Take some time to explore, travel after graduation

Skye J. Lyon

Having three “soul draining” retail jobs, two trips to Europe and one looming sum of debt that I will never recover from, almost six years worth into my undergraduate work solidifies how I desperately need a year off once I attain my degree in hand.

And so do you.

It baffles me to find fellow peers fret over menial concerns such as delving into a lifelong career immediately or struggling to find the perfect graduate school while barely scraping through a 20-unit workload.

You battled with the best for four years. Now is the time for reflection and introspection.

If you are in my scenario—a devoted student who has spent, what seemingly feels like a lifetime, at a small wooden desk typing, crying, and striving for academic perfection day in and day out, the greatest way to reward yourself is to respect your limits.

Who cares if your friends have everything planned out a year from now, 5 years from now, or even 10 years in advance. Good for them.

Spoken through my first-hand account, life best happens when pleasure is thrown into the mix of the chaos.

Look at graduation as a gentle exhale.

Our ending is an opportunity to tackle the possibilities that lie in the unknown that every professor or commencement speaker has explained to be grand and intimidating.

Save up as much money as you can these last few months we have remaining and plan a trip to Europe—or anywhere else in the world for that matter.

As cliché as it may sound, planning the “adventure of a lifetime”—even if that maybe a road trip to “Beautiful British Columbia” or flying south of the border for some well-deserved R&R—can prove to be the best “lesson plan” you have ever observed transpiring outside of any class taken.

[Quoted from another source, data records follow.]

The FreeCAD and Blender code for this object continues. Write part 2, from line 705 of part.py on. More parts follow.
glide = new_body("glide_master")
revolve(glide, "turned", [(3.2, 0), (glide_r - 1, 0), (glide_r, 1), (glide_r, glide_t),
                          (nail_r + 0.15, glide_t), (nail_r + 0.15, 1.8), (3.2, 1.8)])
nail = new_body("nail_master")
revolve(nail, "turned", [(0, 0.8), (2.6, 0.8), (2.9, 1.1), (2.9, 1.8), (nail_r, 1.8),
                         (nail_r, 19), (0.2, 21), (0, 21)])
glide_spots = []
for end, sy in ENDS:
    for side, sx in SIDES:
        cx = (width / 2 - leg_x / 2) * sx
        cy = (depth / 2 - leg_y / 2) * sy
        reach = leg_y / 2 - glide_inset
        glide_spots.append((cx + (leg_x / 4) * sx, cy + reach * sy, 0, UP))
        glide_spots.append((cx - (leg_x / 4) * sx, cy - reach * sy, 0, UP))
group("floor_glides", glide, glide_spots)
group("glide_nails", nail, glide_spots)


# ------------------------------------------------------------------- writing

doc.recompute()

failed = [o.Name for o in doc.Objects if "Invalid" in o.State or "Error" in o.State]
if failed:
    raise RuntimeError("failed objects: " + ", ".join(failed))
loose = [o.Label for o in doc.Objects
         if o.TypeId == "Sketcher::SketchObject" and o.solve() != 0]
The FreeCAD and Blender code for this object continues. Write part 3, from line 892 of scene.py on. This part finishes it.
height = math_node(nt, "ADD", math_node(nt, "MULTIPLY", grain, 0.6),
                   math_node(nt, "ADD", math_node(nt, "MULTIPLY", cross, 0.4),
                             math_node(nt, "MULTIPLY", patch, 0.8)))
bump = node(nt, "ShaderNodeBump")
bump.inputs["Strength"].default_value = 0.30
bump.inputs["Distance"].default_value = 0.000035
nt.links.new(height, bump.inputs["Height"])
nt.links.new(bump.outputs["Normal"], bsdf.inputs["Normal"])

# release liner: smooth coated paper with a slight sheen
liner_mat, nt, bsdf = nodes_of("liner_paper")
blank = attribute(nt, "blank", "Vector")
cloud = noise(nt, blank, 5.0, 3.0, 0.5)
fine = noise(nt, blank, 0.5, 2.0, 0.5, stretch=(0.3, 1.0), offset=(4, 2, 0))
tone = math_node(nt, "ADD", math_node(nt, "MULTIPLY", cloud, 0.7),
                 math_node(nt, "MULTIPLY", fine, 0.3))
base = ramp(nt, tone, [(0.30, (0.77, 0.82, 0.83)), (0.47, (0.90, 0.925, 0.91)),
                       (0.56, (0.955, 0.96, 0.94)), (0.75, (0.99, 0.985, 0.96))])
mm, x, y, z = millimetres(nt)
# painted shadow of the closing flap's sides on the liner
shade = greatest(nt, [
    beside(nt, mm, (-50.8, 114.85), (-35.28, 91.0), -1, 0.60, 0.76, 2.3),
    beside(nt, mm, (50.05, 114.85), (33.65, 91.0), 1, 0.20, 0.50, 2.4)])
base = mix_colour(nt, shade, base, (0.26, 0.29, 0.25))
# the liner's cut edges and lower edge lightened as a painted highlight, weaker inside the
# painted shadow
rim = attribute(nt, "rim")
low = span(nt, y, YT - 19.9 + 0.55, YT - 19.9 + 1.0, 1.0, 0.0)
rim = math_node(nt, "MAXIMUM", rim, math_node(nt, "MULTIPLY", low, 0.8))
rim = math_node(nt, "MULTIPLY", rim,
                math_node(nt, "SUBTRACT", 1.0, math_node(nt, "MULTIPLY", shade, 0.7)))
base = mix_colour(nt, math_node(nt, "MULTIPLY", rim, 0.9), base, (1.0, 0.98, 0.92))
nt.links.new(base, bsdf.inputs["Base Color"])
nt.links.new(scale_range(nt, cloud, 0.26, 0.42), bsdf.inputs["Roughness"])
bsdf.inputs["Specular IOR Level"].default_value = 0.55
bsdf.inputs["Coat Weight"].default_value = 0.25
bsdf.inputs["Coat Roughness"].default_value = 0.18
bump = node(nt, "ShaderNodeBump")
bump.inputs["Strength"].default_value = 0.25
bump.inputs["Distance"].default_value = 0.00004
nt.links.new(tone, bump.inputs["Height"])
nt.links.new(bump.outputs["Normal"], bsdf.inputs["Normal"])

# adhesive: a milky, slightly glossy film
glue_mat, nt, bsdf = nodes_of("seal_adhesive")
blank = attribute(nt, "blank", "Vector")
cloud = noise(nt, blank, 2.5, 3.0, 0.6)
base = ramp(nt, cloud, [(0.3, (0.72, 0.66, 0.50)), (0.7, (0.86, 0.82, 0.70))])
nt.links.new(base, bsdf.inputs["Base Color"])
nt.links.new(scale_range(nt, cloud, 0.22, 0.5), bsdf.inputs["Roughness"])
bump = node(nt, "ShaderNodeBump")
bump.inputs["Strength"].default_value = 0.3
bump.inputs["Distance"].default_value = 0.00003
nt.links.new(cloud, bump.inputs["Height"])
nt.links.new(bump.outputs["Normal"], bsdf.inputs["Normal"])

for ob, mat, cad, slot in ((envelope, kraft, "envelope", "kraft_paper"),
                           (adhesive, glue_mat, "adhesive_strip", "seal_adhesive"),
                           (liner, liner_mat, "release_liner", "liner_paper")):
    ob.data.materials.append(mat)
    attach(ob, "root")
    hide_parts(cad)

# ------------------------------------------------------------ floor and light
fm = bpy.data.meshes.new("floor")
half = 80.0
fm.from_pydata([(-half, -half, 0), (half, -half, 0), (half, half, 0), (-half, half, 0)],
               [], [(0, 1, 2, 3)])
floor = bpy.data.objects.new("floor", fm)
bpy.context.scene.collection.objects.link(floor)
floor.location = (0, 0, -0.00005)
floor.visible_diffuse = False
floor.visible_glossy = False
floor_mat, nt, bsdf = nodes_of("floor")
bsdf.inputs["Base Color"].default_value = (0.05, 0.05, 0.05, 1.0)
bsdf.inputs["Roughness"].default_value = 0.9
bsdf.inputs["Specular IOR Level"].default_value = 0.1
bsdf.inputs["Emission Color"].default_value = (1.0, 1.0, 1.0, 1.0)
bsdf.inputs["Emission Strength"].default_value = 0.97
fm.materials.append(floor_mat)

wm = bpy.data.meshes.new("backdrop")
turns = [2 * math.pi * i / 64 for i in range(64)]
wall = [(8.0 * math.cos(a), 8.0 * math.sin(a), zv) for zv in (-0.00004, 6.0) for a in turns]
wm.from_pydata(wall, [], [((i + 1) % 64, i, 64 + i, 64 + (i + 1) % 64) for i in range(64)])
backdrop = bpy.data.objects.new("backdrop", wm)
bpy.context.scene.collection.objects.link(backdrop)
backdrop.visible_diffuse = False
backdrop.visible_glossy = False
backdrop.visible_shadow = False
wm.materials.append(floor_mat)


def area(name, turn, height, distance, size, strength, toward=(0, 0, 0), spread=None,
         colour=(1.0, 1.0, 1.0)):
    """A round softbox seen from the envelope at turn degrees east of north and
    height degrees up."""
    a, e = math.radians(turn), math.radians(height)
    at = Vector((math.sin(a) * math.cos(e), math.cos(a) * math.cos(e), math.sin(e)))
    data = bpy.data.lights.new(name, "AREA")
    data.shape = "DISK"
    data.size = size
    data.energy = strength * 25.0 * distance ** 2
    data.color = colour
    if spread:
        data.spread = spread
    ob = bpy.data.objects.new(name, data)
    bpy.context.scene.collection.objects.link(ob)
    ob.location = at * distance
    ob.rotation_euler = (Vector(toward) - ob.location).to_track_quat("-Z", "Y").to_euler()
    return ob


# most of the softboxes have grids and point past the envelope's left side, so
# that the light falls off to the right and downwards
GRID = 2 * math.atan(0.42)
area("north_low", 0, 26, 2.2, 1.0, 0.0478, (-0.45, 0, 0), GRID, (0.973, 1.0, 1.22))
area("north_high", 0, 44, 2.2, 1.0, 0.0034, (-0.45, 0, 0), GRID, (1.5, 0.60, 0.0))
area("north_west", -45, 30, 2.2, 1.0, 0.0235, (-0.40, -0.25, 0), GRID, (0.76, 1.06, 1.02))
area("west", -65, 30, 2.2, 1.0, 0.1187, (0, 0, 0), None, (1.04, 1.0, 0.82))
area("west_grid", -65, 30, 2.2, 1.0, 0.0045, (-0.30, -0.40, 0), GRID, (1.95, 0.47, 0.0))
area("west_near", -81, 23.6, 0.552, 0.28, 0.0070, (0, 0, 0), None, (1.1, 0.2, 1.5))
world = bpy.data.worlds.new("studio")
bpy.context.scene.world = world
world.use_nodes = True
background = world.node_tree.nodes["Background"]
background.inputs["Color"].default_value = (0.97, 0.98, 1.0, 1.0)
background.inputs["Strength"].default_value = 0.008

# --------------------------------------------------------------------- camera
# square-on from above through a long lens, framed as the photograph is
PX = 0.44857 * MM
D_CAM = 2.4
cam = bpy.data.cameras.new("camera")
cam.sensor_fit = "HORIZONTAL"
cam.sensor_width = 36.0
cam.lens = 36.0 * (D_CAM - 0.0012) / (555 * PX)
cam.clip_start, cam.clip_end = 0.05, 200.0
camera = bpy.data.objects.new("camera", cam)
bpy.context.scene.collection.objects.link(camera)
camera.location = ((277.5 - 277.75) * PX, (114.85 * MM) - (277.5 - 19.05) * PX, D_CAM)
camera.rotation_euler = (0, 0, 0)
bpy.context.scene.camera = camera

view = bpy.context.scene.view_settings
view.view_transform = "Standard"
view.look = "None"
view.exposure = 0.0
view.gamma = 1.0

Foreign destinations and its peoples are the only professors you have ever needed to learn from.

Keep this in mind.

It is not through grades in which we are graded on in our life, but through the tenacity we have within ourselves to pursue a life worth living.

In fact, once Oregon State University becomes nothing more than a framed piece of paper mounted in your office years from now, it will be through all we have seen and endured in our lifetime which will gauge our wealth, not our degree nor our career path.

My final piece of advice?

One year is all you need.

Do not remain pigeonholed in your ambivalence—hell, do not remain fixed here in Oregon.

Our Pacific Northwest gem is breathtaking, yes; however, our life is too short and this world is too vast to continue dredging through same state you were raised.

Life through travel will take you to places unimaginable and teach you lessons invaluable if you just allow for it to sweep you away.

The opinions expressed in Lyon’s column do not necessarily represent those of The Daily Barometer staff.